A Word To Rand Paul

Regardless of my personal opinion of you, and it is not good, your recent pariticpation in a political advertisement is, morally, a former of bullying:  in my opinion.


In that political advertisement, your attack upon Docotr Fauci is a transparent attempt to curry favor with the Innkeeper's followers; those who would gladly replace the plural democracy of our inclusive repucblic (at least in its ideal form) with an autocratic dictatorship of a corporate CEO who subscribes to the worst possible business model of that distorts capitalism into it most amoral form.  But, beyond that, your attack is unfair because, like your leader the Innkeeper, you attempt to disadvantage the subject of your bullying by altering the terrain of a level playing field.

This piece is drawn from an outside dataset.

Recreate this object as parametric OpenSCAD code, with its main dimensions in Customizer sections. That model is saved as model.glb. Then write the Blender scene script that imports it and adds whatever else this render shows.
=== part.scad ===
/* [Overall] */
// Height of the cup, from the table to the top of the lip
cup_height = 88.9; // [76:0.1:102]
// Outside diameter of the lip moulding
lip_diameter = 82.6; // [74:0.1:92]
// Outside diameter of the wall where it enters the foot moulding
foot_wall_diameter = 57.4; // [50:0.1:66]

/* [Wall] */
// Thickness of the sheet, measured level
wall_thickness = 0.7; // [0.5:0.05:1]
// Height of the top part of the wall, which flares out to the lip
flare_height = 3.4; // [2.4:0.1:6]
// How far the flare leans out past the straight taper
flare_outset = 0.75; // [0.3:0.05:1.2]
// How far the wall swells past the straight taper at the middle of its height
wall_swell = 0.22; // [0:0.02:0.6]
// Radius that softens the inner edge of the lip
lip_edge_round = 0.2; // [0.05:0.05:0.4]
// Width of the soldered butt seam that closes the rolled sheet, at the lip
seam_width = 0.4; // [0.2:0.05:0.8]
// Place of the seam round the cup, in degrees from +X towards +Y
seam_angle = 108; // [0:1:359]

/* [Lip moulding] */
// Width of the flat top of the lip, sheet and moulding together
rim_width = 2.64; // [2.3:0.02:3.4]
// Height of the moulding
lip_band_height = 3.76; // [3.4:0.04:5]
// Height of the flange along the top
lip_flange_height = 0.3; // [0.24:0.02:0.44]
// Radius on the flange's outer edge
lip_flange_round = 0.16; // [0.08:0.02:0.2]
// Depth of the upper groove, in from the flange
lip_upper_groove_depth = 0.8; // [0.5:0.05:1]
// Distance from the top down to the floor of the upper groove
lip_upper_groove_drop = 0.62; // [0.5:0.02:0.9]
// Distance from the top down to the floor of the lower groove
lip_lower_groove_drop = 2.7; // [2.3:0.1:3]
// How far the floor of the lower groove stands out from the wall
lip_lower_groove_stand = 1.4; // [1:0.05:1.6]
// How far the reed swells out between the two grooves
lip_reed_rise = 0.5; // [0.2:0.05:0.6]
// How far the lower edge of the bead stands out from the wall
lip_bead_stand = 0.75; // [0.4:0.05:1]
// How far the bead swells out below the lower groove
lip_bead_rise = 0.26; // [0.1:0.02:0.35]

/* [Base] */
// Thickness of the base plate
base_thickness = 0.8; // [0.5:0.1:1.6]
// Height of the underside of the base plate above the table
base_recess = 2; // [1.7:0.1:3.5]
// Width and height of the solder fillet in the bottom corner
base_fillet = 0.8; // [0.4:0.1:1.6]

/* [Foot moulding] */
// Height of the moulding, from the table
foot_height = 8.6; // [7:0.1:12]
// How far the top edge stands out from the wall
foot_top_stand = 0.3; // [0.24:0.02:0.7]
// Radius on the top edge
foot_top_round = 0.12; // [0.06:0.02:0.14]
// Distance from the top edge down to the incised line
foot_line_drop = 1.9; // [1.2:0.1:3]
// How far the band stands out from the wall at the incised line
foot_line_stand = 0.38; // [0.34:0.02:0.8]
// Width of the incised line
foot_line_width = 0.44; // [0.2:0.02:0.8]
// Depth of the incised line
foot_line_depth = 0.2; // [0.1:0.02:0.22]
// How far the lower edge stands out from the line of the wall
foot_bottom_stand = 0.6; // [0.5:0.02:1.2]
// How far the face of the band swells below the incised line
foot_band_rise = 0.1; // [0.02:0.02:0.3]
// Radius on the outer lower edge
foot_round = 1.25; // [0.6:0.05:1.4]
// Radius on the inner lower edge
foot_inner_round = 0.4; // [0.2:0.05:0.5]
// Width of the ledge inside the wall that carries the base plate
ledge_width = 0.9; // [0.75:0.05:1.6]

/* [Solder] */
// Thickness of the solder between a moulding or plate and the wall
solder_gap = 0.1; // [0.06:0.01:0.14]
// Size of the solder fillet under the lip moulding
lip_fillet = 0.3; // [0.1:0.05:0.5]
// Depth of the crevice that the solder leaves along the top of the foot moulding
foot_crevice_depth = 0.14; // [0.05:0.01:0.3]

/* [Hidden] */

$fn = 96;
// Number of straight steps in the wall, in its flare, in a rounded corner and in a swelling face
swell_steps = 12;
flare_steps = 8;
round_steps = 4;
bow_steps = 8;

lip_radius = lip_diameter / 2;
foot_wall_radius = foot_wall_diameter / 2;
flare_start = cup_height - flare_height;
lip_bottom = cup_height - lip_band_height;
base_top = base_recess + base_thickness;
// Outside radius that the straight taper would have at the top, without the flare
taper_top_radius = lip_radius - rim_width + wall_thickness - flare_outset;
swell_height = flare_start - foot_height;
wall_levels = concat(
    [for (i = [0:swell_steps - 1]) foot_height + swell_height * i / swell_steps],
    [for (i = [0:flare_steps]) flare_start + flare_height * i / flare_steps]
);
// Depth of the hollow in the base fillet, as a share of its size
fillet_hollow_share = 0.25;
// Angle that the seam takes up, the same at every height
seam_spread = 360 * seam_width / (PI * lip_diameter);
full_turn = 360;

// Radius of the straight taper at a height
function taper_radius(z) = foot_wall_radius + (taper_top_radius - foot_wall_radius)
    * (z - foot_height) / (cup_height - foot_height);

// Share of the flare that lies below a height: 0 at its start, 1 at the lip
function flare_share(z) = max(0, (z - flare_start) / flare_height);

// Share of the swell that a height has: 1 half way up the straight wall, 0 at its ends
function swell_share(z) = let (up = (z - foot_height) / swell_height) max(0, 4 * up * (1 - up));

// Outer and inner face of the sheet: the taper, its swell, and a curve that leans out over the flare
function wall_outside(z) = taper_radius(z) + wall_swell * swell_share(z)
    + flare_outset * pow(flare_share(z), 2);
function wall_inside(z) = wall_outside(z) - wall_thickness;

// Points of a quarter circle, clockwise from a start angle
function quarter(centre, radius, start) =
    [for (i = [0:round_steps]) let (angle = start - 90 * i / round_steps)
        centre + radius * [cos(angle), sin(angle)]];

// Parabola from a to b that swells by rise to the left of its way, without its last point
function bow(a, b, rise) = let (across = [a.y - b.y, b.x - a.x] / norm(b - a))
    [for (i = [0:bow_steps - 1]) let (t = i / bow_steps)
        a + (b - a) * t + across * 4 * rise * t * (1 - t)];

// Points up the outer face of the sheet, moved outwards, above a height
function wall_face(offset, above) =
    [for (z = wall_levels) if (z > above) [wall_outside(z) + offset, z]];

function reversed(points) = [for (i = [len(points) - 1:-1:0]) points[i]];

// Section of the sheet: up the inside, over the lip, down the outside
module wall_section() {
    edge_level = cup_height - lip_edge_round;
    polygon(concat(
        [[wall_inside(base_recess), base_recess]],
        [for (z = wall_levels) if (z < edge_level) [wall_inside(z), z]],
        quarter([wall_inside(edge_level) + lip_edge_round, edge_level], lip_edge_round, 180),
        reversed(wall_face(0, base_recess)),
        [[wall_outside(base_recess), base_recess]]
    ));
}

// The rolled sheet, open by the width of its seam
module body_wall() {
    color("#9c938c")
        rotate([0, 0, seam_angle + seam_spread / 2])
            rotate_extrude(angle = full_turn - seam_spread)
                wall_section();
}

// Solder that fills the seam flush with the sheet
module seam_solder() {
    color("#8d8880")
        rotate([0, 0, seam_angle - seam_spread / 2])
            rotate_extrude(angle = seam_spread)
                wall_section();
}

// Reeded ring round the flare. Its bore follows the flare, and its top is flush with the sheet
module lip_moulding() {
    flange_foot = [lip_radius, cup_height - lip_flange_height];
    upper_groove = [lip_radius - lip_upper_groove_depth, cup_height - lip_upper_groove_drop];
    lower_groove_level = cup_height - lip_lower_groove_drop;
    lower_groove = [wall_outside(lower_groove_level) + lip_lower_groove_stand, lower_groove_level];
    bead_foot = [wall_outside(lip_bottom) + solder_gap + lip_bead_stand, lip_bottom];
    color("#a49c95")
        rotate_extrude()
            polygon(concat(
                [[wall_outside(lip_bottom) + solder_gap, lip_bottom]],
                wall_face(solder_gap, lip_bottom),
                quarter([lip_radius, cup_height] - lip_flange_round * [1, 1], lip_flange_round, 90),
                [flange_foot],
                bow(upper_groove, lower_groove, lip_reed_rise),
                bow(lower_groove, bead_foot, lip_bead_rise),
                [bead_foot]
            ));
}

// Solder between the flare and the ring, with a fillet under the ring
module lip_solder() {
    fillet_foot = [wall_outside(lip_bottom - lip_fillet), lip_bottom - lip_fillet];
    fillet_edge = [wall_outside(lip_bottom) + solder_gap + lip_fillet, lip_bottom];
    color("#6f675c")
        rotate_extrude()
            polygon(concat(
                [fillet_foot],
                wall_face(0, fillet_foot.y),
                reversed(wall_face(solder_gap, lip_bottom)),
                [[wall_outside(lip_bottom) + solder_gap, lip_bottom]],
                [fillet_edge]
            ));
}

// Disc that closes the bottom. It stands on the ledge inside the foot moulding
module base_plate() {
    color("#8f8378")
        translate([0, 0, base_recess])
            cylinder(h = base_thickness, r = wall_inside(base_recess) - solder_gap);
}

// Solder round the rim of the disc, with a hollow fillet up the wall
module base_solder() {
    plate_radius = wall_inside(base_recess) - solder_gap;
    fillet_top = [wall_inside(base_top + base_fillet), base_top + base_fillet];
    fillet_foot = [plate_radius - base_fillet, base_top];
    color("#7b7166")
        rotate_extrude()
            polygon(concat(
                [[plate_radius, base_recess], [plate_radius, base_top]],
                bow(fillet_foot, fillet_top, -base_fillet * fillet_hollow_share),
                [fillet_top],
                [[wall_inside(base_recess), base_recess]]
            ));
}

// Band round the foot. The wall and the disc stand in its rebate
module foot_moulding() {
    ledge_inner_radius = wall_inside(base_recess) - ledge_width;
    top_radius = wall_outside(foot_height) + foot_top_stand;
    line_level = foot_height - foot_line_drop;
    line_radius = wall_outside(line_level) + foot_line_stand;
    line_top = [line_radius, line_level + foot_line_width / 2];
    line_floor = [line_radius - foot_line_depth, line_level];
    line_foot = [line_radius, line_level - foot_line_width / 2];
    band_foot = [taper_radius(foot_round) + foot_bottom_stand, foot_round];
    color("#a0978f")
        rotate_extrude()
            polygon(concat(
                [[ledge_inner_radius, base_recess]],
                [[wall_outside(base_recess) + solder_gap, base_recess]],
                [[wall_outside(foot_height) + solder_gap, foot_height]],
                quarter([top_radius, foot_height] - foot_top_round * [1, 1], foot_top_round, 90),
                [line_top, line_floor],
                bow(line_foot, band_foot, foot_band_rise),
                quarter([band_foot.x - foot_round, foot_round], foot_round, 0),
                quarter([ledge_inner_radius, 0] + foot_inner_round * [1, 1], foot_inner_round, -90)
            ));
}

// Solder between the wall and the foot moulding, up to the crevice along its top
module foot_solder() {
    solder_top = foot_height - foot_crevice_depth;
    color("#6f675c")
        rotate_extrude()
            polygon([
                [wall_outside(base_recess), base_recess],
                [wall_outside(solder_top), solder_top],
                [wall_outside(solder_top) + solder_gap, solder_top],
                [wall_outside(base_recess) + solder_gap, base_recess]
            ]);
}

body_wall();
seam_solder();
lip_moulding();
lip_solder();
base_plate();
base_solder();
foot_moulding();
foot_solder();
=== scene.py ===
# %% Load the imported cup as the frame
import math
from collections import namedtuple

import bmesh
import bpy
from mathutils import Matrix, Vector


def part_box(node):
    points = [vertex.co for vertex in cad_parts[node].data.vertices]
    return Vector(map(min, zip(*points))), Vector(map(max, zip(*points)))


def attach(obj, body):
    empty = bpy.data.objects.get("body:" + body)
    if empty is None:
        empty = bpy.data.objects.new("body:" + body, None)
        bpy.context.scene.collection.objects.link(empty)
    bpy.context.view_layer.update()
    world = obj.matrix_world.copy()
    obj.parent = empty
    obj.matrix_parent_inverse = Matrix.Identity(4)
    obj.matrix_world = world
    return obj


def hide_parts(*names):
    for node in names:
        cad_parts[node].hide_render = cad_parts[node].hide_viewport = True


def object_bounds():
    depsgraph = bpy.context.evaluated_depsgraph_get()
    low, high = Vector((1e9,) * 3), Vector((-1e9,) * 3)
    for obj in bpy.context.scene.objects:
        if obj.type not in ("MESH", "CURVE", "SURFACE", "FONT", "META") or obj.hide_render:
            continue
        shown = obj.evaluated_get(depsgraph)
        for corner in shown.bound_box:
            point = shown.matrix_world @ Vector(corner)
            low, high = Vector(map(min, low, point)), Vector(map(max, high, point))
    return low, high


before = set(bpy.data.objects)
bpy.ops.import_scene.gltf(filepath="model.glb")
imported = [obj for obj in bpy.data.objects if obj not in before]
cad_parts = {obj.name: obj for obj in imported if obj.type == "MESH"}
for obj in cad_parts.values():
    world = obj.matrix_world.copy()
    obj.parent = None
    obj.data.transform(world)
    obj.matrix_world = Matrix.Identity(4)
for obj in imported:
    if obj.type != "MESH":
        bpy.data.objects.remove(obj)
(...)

Docotr Fauci is a civil servant who neither seeks, nor possesses, the attention of the electorate.  Therefore, he does not participate in campaign posturing; therefore he lacks the venue and opportunity to answer your remarks.  Unfortunately, as you and your leader, the Innkeeper both know, the innuendo and implications of even unrealistically wild remarks often gain credibility when unanswered.  This negative aspect of human nature has often been exploited by that evil triumverate---Lenin, Mussolini, and Hitler (the failed lawyer, the newpaper editor, and the housepainter)---whose spiritual or metaphorical bastard us your leader the Innkeeper.  By picking on a civil servant, with whom you happen to disagree, in a venue which affords that civil servant no opportunity to respond or answer, you engage in bullying; and also give evidentail demonstration of the modus opperandi that you, the candidate in whose advertisement you have participated, and the Innkeeper (as weill as his deluded followers), will bring to the offices you hold or seek.  Like all petty dictators, you fear dissent; thus, you speak against it primarily in those venues from which it is excluded.  


I am a descendent, not by blood but by adoption, of a New England family some of whose members ardently supported the American Revolution and the ideal of a demoncratic republic which it pursued.  In my opinion, Mr. Rand (I am loathe to use a title I do not believe that you deserve), you shame my ancestors, you shame their sacrifice, and you shame that vision of the alabaster city (which a great American Poet enversified for us), whose ideals, though not yet fully realized, are closer to our reach than they have been in the past.


Starward



Author's Notes/Comments: 

The last paragraph alludes to and quotes the poem, "Pikes Peak," by K.L. Bates.  This poem became our American hymb, "American the Beautiful."  This song, derived from poetry and set to a melody written by a minister of the Scottish Church, deserves to be our national anthem far more to than the present selection, an example of bad poetry set to music that, they tell me, was written for use by a club of drunkards.